Date of Award


Degree Type

Selective Evidence-Based Medicine Review

Degree Name

Master of Science in Health Sciences - Physician Assistant


Physician Assistant Studies

Department Chair

Laura Levy, DHSc, PA-C


Objective: The objective of this selective EBM review is to determine whether or not “Is amitriptyline effective in reducing headache days in pediatric patients with migraines and chronic headaches compared to topiramate, propranolol, or no treatment?”

Study design: Systematic review of two randomized control trials (RCTs) and one case series published in peer-reviewed journals in English after 2007.

Data Sources: Two RCTs and one case series were found using PubMed.

Outcome(s) Measured: Headache frequency was measured using a headache diary or calendar. A secondary objective included headache severity that was measured using a ten-point scale or the Pediatric Migraine Disability Assessment (PedMIDAS).

Results: Powers et al. found that headache frequency did not vary significantly between amitriptyline, topiramate, or placebo.2 It was also recorded that there was no significant variation among reduction in scores on the PedMIDAS.2 Eidlitz-Markus et al. stated that this trial showed no significant difference between amitriptyline and propranolol(p-value=0.8).4 Sezer et al. found that 31% of patients in the topiramate group and 28% of patients in the amitriptyline group “reported freedom from headache.”5 It was also recorded that the severity of headaches also decreased 4.5 points on a visual analog scale in both treatment groups.
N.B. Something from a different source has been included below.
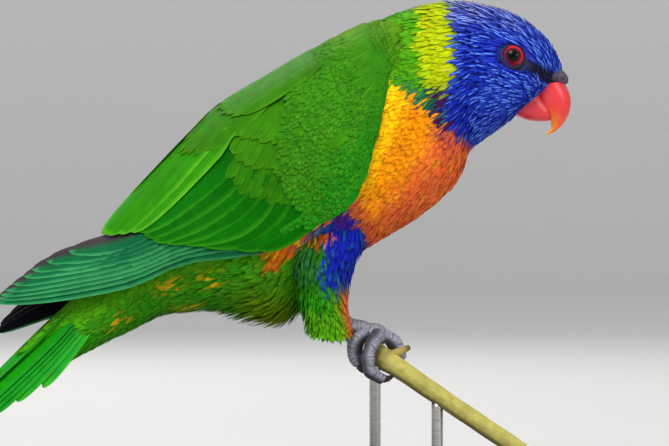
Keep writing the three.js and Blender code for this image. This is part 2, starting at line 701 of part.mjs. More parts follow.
function claw(side, toe) {
  const { line, claw: hook } = toesOf(side)[toe];
  const place = onPerch(side);
  const root = new THREE.Vector3(...line.at(-1)).lerp(new THREE.Vector3(...hook[0]), 0.45).toArray();
  const whole = tube([root, ...hook].map(place), CLAW_RADII, { steps: 4, ends: 0 });
  const toeRadii = TOE_RADII.map((radius) => radius + GAP);
  const toeRoom = tube(line.map(place), toeRadii, { ends: ROUNDED + GAP / toeRadii.at(-1) });
  return largest(whole.subtract(union([toeRoom, perchRoom(side)])));
}

// Perch and stand

function perch() {
  const stub = tube(STUB_LINE.map(alongPerch), STUB_RADII, { sides: 7, steps: 3, ends: 0 });
  return largest(perchWhole().add(stub));
}

function base() {
  const { long, wide, high, round, bevel } = BASE;
  const shape = new THREE.Shape();
  const [x, y] = [long / 2 - round, wide / 2 - round];
  shape.absarc(x, y, round, 0, Math.PI / 2);
  shape.absarc(-x, y, round, Math.PI / 2, Math.PI);
  shape.absarc(-x, -y, round, Math.PI, 1.5 * Math.PI);
  shape.absarc(x, -y, round, 1.5 * Math.PI, 2 * Math.PI);
  const slab = new THREE.ExtrudeGeometry(shape, {
    depth: high - 2 * bevel,
    bevelThickness: bevel,
    bevelSize: bevel,
    bevelOffset: -bevel,
    bevelSegments: 1,
    curveSegments: 4,
  });
  return solidOf(slab).translate([0, 0, bevel]);
}

// A rod from the base up to the perch, of which the piece under the perch is kept.
function rod([x, y]) {
  const foot = BASE.high + GAP;
  const height = PERCH_Z - foot;
  const cylinder = new THREE.CylinderGeometry(ROD_RADIUS, ROD_RADIUS, height, 12).rotateX(Math.PI / 2);
  const whole = solidOf(cylinder).translate([x, y, foot + height / 2]);
  const pieces = whole.subtract(perchWhole(GAP)).decompose();
  return pieces.sort((a, b) => a.boundingBox().min[2] - b.boundingBox().min[2])[0];
}

// The model

const model = new THREE.Group();

function add(name, solid, finish) {
  const mesh = solid.getMesh();
  const geometry = new THREE.BufferGeometry()
    .setAttribute("position", new THREE.BufferAttribute(new Float32Array(mesh.vertProperties), 3))
    .setIndex(new THREE.BufferAttribute(mesh.triVerts, 1));
  geometry.computeVertexNormals();
  const piece = new THREE.Mesh(geometry, new THREE.MeshStandardMaterial(FINISHES[finish]));
  piece.name = name;
  model.add(piece);
}

add("head", head(), "blue");
add("neck", trunkPast(NAPE, { to: SHOULDER }), "lime");
add("torso", trunkPast(SHOULDER, { to: TAIL_ROOT }), "orange");
add("tail", tail(), "green");
add("bill_upper", upperBill(), "red");
add("bill_lower", lowerBill(), "red");
add("cere", cere(), "cere");

for (const [side, word] of [[RIGHT, "right"], [LEFT, "left"]]) {
  const turned = (solid) => (side === LEFT ? mirrored(solid) : solid);
  add(`eye_${word}`, turned(eyeSolid()), "eye");
  add(`wing_${word}`, turned(wing(side)), "green");
  add(`thigh_${word}`, thigh(side), "thigh");
  add(`foot_${word}`, turned(foot(side)), "foot");
  for (const toe of Object.keys(toesOf(side))) {
    add(`claw_${word}_${toe}`, turned(claw(side, toe)), "claw");
  }
}

add("perch", perch(), "bark");
add("stand_base", base(), "wood");
add("stand_rod_front", rod(RODS.front), "steel");
add("stand_rod_back", rod(RODS.back), "steel");

export default model;
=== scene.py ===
# %% [markdown]
# This lesson builds the looks of a life-size rainbow lorikeet, perched with folded wings on a short cut
# branch that a plain stand holds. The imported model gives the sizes. Everything here is computed in
# millimetres with numpy, in the model's own frame, and turned to metres when a mesh is made. The bird
# faces +X, its right side is at -Y, and up is +Z.

import bpy
import numpy as np
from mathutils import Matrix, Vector


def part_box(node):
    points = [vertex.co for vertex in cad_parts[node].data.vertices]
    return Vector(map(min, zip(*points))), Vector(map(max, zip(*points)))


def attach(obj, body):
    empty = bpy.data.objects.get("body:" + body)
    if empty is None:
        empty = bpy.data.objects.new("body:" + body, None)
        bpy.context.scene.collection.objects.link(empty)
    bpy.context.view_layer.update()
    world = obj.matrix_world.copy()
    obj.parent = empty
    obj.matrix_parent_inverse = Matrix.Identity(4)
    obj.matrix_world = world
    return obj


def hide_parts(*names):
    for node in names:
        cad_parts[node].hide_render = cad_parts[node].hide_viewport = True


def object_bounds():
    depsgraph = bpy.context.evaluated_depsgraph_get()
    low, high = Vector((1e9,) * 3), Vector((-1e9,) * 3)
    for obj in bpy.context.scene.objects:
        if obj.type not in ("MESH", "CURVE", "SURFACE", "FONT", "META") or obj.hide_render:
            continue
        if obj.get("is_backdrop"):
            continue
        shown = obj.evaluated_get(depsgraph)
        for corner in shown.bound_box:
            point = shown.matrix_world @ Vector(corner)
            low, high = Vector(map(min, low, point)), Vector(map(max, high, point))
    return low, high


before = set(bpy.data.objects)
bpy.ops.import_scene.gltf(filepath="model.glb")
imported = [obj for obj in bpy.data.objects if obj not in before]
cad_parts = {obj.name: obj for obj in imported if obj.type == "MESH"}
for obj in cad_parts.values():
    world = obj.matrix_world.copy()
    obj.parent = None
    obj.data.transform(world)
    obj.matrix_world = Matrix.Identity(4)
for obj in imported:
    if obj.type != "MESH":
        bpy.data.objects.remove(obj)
cad_low, cad_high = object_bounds()
MM = 0.001
print("frame", [round(v / MM, 1) for v in (*cad_low, *cad_high)])

# %% [markdown]
# The photograph was taken level with the bird, square to its right side, from far enough that a long
# lens fits. At the bird's middle plane 2.85 pixels are a millimetre, so the frame's width gives the
# width of the view, and the distance and that width give the focal length.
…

Conclusions: Amitriptyline in these three trials is less effective in reducing the frequency of chronic headaches and migraines when compared to topiramate, propranolol, or a placebo.2,4,5 These results could be affected by subjectivity, drug adherence, or misunderstanding between younger subjects and their parents. The safety of amitriptyline should always be in question because the FDA warns that antidepressants can cause suicidal thoughts or actions in children under eighteen years old.